## Requirements
Below is a set of records. Repeat all of them exactly.

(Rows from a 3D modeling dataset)
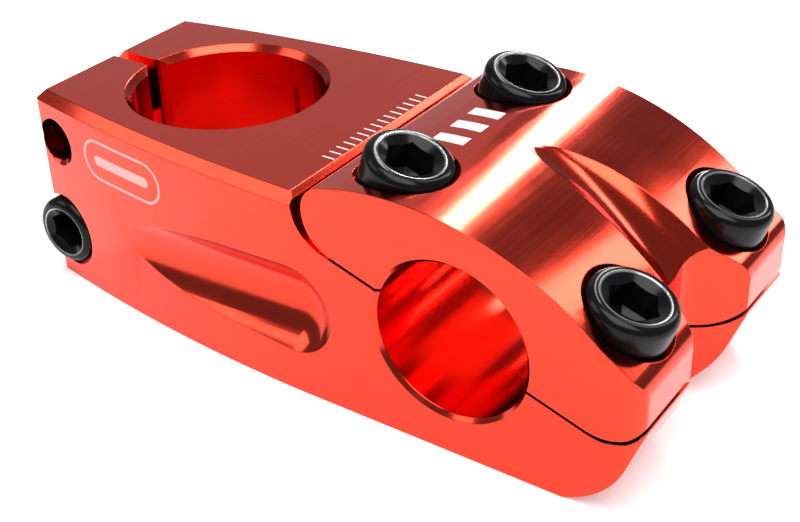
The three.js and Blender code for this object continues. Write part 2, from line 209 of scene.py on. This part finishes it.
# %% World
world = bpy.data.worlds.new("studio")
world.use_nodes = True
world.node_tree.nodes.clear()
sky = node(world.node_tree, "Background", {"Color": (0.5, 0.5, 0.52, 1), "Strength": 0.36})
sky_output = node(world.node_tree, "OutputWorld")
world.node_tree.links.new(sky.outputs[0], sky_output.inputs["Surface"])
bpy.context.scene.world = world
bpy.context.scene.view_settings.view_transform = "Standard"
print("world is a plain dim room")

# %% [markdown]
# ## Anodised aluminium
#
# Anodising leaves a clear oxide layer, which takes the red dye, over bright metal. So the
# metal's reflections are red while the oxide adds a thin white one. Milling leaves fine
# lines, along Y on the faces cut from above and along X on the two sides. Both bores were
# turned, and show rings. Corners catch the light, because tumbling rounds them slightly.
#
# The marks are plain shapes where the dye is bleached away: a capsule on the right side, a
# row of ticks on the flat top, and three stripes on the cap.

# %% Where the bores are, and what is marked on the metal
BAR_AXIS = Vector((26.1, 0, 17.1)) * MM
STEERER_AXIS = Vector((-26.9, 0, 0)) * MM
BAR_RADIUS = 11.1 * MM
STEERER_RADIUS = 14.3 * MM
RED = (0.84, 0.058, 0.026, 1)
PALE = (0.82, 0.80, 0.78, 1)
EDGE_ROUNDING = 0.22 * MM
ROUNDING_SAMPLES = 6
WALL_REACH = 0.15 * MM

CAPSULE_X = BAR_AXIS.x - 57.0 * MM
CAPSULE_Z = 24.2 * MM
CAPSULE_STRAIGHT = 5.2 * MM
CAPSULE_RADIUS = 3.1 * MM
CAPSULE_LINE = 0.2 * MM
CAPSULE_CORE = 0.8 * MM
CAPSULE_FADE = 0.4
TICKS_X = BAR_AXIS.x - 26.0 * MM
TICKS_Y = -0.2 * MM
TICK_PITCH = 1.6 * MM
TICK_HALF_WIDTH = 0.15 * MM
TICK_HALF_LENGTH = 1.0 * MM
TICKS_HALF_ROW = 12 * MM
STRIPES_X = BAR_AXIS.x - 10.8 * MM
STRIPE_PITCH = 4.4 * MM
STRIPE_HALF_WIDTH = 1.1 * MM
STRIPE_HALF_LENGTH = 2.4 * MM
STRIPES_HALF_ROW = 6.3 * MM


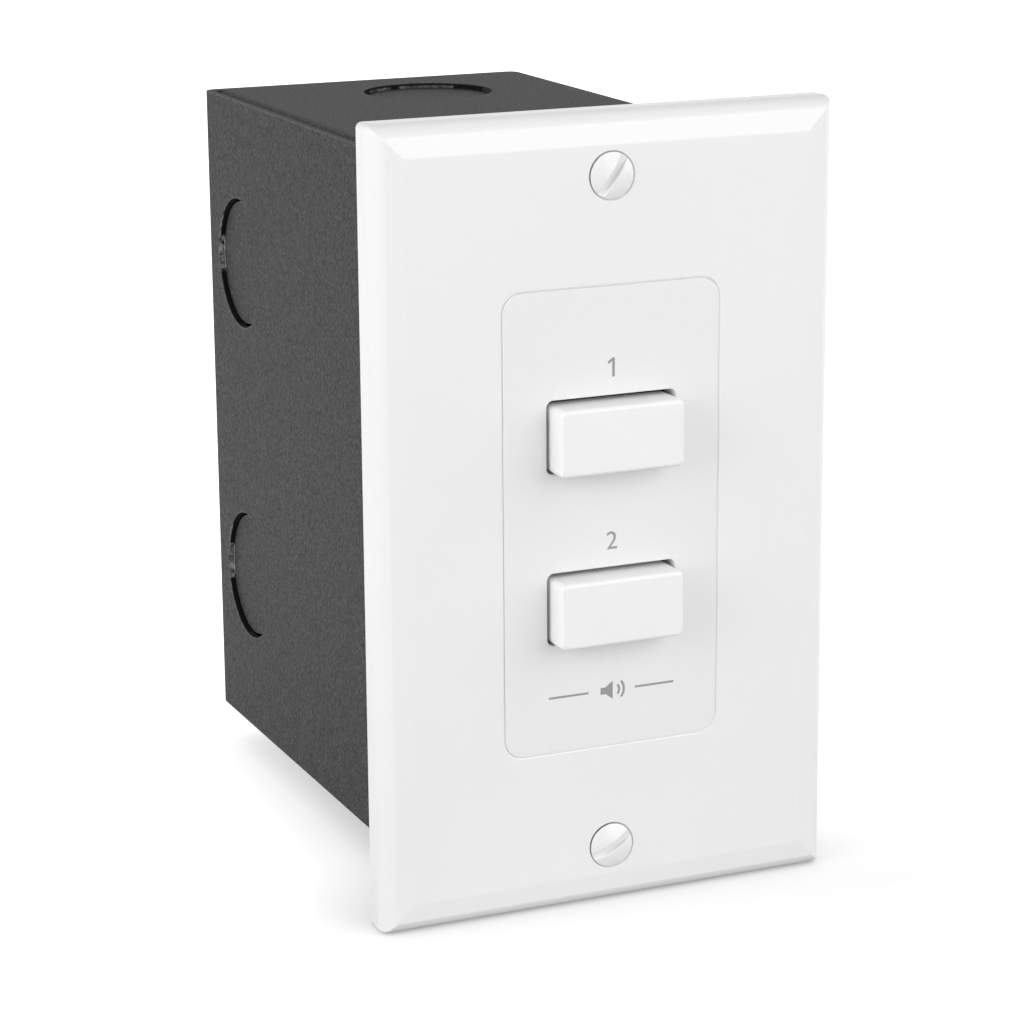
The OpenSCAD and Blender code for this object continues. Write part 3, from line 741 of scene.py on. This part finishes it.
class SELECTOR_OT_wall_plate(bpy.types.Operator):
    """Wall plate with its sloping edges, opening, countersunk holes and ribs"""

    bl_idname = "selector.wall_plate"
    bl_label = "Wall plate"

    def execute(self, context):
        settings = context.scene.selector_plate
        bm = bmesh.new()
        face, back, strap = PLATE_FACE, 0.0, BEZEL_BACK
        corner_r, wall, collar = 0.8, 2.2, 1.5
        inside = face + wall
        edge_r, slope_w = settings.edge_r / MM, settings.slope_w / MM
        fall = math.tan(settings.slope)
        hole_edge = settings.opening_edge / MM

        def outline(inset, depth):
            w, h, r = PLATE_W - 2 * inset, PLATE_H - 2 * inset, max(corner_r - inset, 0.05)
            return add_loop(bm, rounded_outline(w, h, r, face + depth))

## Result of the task
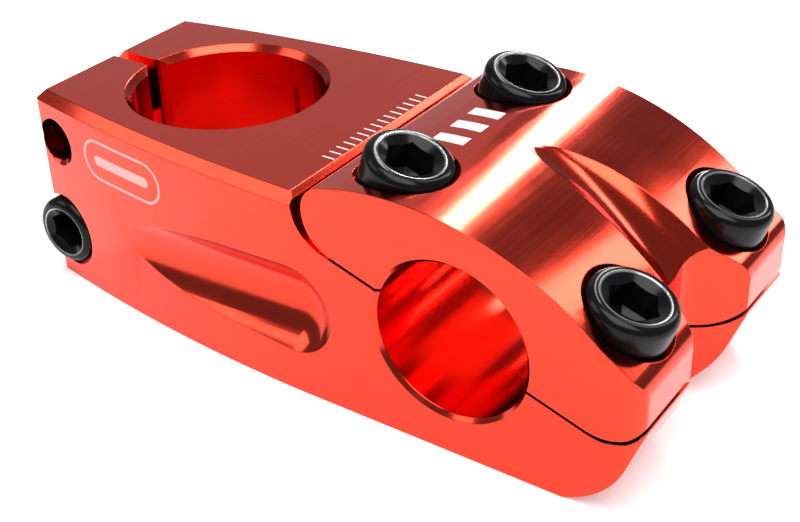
The three.js and Blender code for this object continues. Write part 2, from line 209 of scene.py on. This part finishes it.
# %% World
world = bpy.data.worlds.new("studio")
world.use_nodes = True
world.node_tree.nodes.clear()
sky = node(world.node_tree, "Background", {"Color": (0.5, 0.5, 0.52, 1), "Strength": 0.36})
sky_output = node(world.node_tree, "OutputWorld")
world.node_tree.links.new(sky.outputs[0], sky_output.inputs["Surface"])
bpy.context.scene.world = world
bpy.context.scene.view_settings.view_transform = "Standard"
print("world is a plain dim room")

# %% [markdown]
# ## Anodised aluminium
#
# Anodising leaves a clear oxide layer, which takes the red dye, over bright metal. So the
# metal's reflections are red while the oxide adds a thin white one. Milling leaves fine
# lines, along Y on the faces cut from above and along X on the two sides. Both bores were
# turned, and show rings. Corners catch the light, because tumbling rounds them slightly.
#
# The marks are plain shapes where the dye is bleached away: a capsule on the right side, a
# row of ticks on the flat top, and three stripes on the cap.

# %% Where the bores are, and what is marked on the metal
BAR_AXIS = Vector((26.1, 0, 17.1)) * MM
STEERER_AXIS = Vector((-26.9, 0, 0)) * MM
BAR_RADIUS = 11.1 * MM
STEERER_RADIUS = 14.3 * MM
RED = (0.84, 0.058, 0.026, 1)
PALE = (0.82, 0.80, 0.78, 1)
EDGE_ROUNDING = 0.22 * MM
ROUNDING_SAMPLES = 6
WALL_REACH = 0.15 * MM

CAPSULE_X = BAR_AXIS.x - 57.0 * MM
CAPSULE_Z = 24.2 * MM
CAPSULE_STRAIGHT = 5.2 * MM
CAPSULE_RADIUS = 3.1 * MM
CAPSULE_LINE = 0.2 * MM
CAPSULE_CORE = 0.8 * MM
CAPSULE_FADE = 0.4
TICKS_X = BAR_AXIS.x - 26.0 * MM
TICKS_Y = -0.2 * MM
TICK_PITCH = 1.6 * MM
TICK_HALF_WIDTH = 0.15 * MM
TICK_HALF_LENGTH = 1.0 * MM
TICKS_HALF_ROW = 12 * MM
STRIPES_X = BAR_AXIS.x - 10.8 * MM
STRIPE_PITCH = 4.4 * MM
STRIPE_HALF_WIDTH = 1.1 * MM
STRIPE_HALF_LENGTH = 2.4 * MM
STRIPES_HALF_ROW = 6.3 * MM


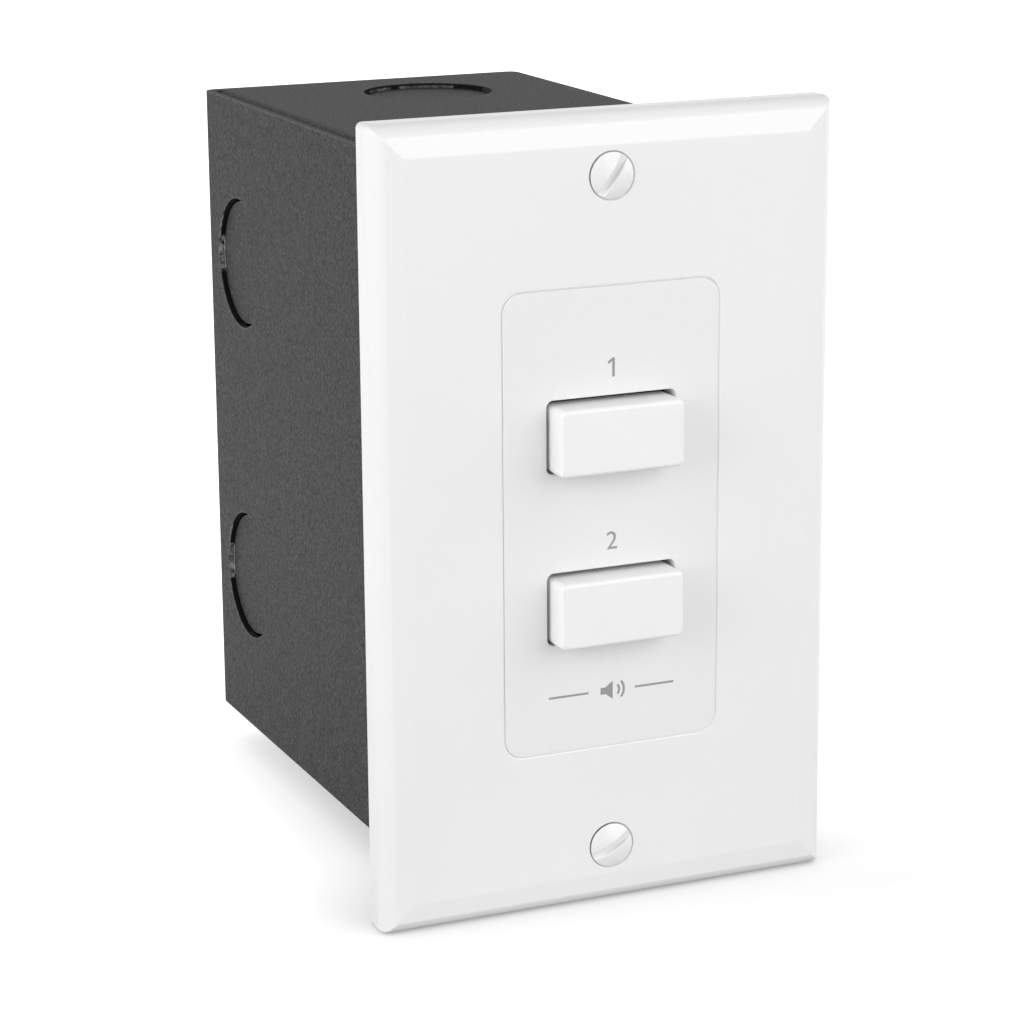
The OpenSCAD and Blender code for this object continues. Write part 3, from line 741 of scene.py on. This part finishes it.
class SELECTOR_OT_wall_plate(bpy.types.Operator):
    """Wall plate with its sloping edges, opening, countersunk holes and ribs"""

    bl_idname = "selector.wall_plate"
    bl_label = "Wall plate"

    def execute(self, context):
        settings = context.scene.selector_plate
        bm = bmesh.new()
        face, back, strap = PLATE_FACE, 0.0, BEZEL_BACK
        corner_r, wall, collar = 0.8, 2.2, 1.5
        inside = face + wall
        edge_r, slope_w = settings.edge_r / MM, settings.slope_w / MM
        fall = math.tan(settings.slope)
        hole_edge = settings.opening_edge / MM

        def outline(inset, depth):
            w, h, r = PLATE_W - 2 * inset, PLATE_H - 2 * inset, max(corner_r - inset, 0.05)
            return add_loop(bm, rounded_outline(w, h, r, face + depth))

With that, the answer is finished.